For the 250th anniversary of John Quincy Adams’s birth, a landmark new edition of an American masterpiece: the incomparable self-portrait of a man and his times from the Revolution to the coming of the Civil War.
The diary of John Quincy Adams is one of the most extraordinary works in American literature. Begun in 1779 at the age of twelve and kept more or less faithfully until his death almost 70 years later, it is both an unrivaled record of historical events and personalities from the nation’s founding to the antebellum era and a masterpiece of American self-portraiture, tracing the spiritual, literary,
and scientific interests of an exceptionally lively mind. Now, for the 250th anniversary of Adams’s birth, Library of America and historian David Waldstreicher present a two-volume reader’s edition based for the first time on the original manuscript diaries, restoring personal and revealing passages suppressed in earlier editions.
Volume 2 opens with Adams serving as Secretary of State, amid political manueverings within and outside James Monroe’s cabinet to become his succesor, a process that culminates in Adams’s election to the presidency by the House of Representatives after the deadlocked four-way contest of 1824. Even as Adams takes the oath of office, rivals Henry Clay, his Secretary of State, John C. Calhoun, his vice president, and an embittered Andrew Jackson, eye the election of 1828. The diary records in candid detail his frustration as his far-sighted agenda for national improvement founders on the rocks of internecine political factionalism, conflict that results in his becoming only the second president, with his father, to fail to secure reelection.
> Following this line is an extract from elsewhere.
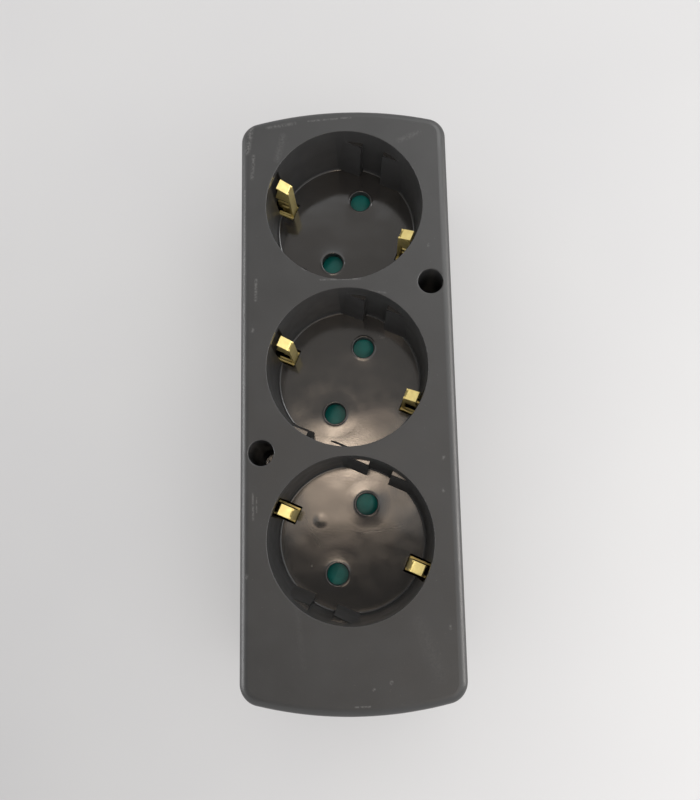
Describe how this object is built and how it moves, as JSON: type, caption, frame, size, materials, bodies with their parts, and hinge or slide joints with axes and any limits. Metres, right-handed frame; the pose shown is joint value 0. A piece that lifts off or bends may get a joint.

After a short-lived retirement, Adams returns to public service as a Congressman from Massachusetts, and for the last seventeen years of his life he leads efforts to resist the extension of slavery and to end the notorious "gag rule" that stifles debate on the issue in Congress. In 1841 he further burnishes his reputation as a scourge of the Slave Power by successfully defending African mutineers of the slave ship Amistad before the Supreme Court. The diary achieves perhaps its greatest force in its prescient anticipation of the Civil War and Emancipation, an "object," as Adams described it during the Missouri Crisis, "vast in its compass, awful in its prospects, sublime and beautiful in its issue."